Challenge – Return exactly the lines that run from the beginning through the line containing "hub = np.array((0, -trail, wheel_radius))", both included, and no others.

··· Data block ···

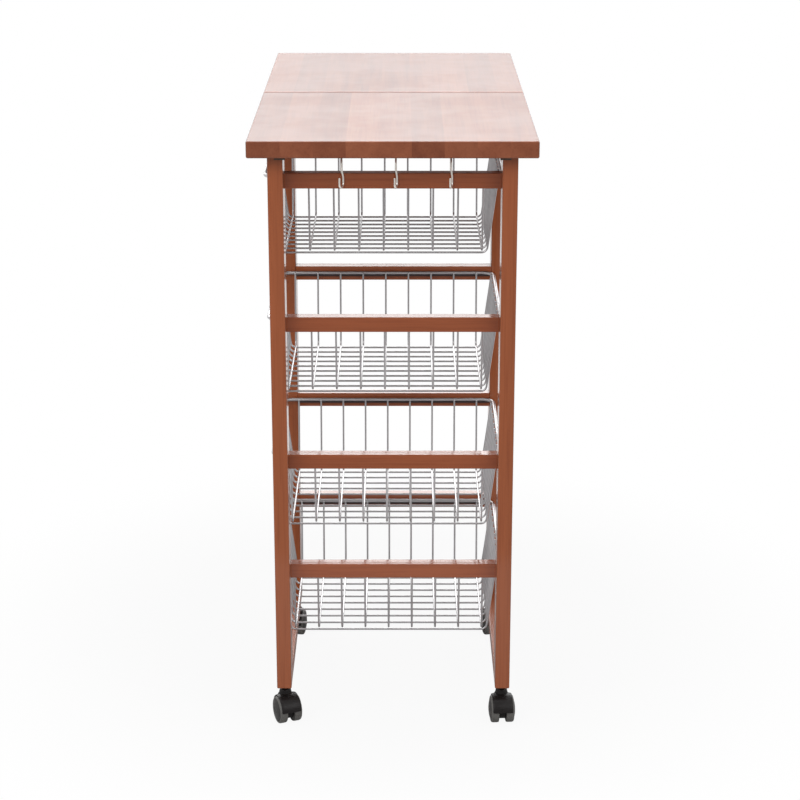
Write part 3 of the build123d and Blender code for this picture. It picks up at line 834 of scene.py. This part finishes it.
# the socket flares into the hood and leaves room for the collar above it
socket_profile = np.array([
    (3.05, 36), (10.4, 36), (10.4, 37.8), (9.3, 39.0), (8.7, 40.6), (8.2, 43.0), (7.8, 45.2),
    (7.3, 46.2), (6.6, 46.6), (3.05, 46.6), (3.05, 36)]) * mm
tread_profile = np.array([
    (12.0, 5.0), (17.6, 5.0), (18.5, 5.3), (18.9, 6.2), (19.0, 8.0), (19.0, 12.6), (18.8, 14.0),
    (18.2, 15.1), (17.2, 15.7), (16.2, 15.9), (15.7, 15.5), (15.4, 14.8), (12.0, 14.8), (12.0, 5.0)]) * mm
disc_profile = np.array([
    (2.45, 5.4), (15.5, 5.4), (15.5, 15.2), (15.2, 15.8), (14.6, 16.1), (12.0, 16.9), (9.0, 17.6),
    (6.0, 18.0), (4.4, 18.05), (4.1, 17.7), (3.8, 17.65), (1.9, 18.1), (0, 18.25), (0, 13.8),
    (2.45, 13.8), (2.45, 5.4)]) * mm
axle_profile = np.array([(0, -13.4), (2.1, -13.4), (2.4, -13.1), (2.4, 13.1), (2.1, 13.4), (0, 13.4)]) * mm
hub = np.array((0, -trail, wheel_radius))

for place_name, place in castor_place.items():
    angle = math.radians(castor_turn[place_name])
    cosine, sine = math.cos(angle), math.sin(angle)
    swivel = np.array([(cosine, sine, 0), (-sine, cosine, 0), (0, 0, 1)])
    castor = f"castor_{place_name}"
    hood_node, axle_node = f"castor_hood_{place_name}", f"castor_axle_{place_name}"
    hood = [grid @ swivel + place for grid in (hood_shell(), hood_web(), lathe(socket_profile, 40))]
    piece(f"{hood_node}_moulding", hood, hood_finish, castor, hood_node, slot="castor_plastic")
    axle = stood(lathe(axle_profile, 24), hub, along_x) @ swivel + place
    piece(f"{axle_node}_pin", [axle], stem_finish, castor, axle_node, slot="castor_steel")
    for side, way in (("left", -1), ("right", 1)):
        wheel = f"castor_wheel_{place_name}_{side}"
        body = f"wheel_{place_name}_{side}"
        tread = stood(lathe(tread_profile, 56), hub, (way, 0, 0)) @ swivel + place
        disc = stood(lathe(disc_profile, 56), hub, (way, 0, 0)) @ swivel + place
        piece(f"{wheel}_tread", [tread], tread_finish, body, wheel, slot="castor_tread")
        piece(f"{wheel}_disc", [disc], disc_finish, body, slot="castor_plastic")


# The box of the finished model.
low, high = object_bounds()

···

Written response –
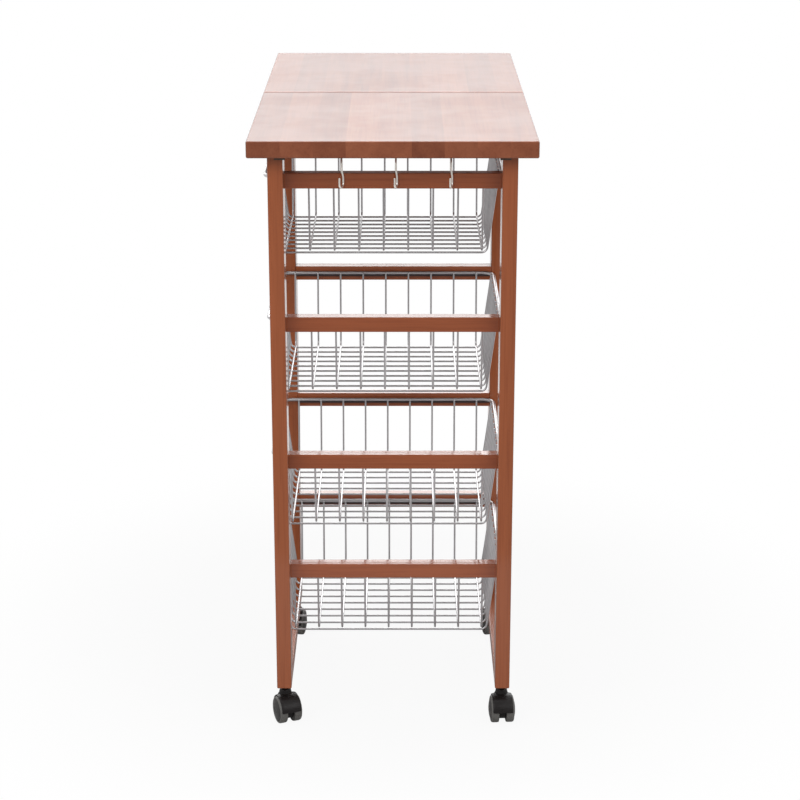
Write part 3 of the build123d and Blender code for this picture. It picks up at line 834 of scene.py. This part finishes it.
# the socket flares into the hood and leaves room for the collar above it
socket_profile = np.array([
    (3.05, 36), (10.4, 36), (10.4, 37.8), (9.3, 39.0), (8.7, 40.6), (8.2, 43.0), (7.8, 45.2),
    (7.3, 46.2), (6.6, 46.6), (3.05, 46.6), (3.05, 36)]) * mm
tread_profile = np.array([
    (12.0, 5.0), (17.6, 5.0), (18.5, 5.3), (18.9, 6.2), (19.0, 8.0), (19.0, 12.6), (18.8, 14.0),
    (18.2, 15.1), (17.2, 15.7), (16.2, 15.9), (15.7, 15.5), (15.4, 14.8), (12.0, 14.8), (12.0, 5.0)]) * mm
disc_profile = np.array([
    (2.45, 5.4), (15.5, 5.4), (15.5, 15.2), (15.2, 15.8), (14.6, 16.1), (12.0, 16.9), (9.0, 17.6),
    (6.0, 18.0), (4.4, 18.05), (4.1, 17.7), (3.8, 17.65), (1.9, 18.1), (0, 18.25), (0, 13.8),
    (2.45, 13.8), (2.45, 5.4)]) * mm
axle_profile = np.array([(0, -13.4), (2.1, -13.4), (2.4, -13.1), (2.4, 13.1), (2.1, 13.4), (0, 13.4)]) * mm
hub = np.array((0, -trail, wheel_radius))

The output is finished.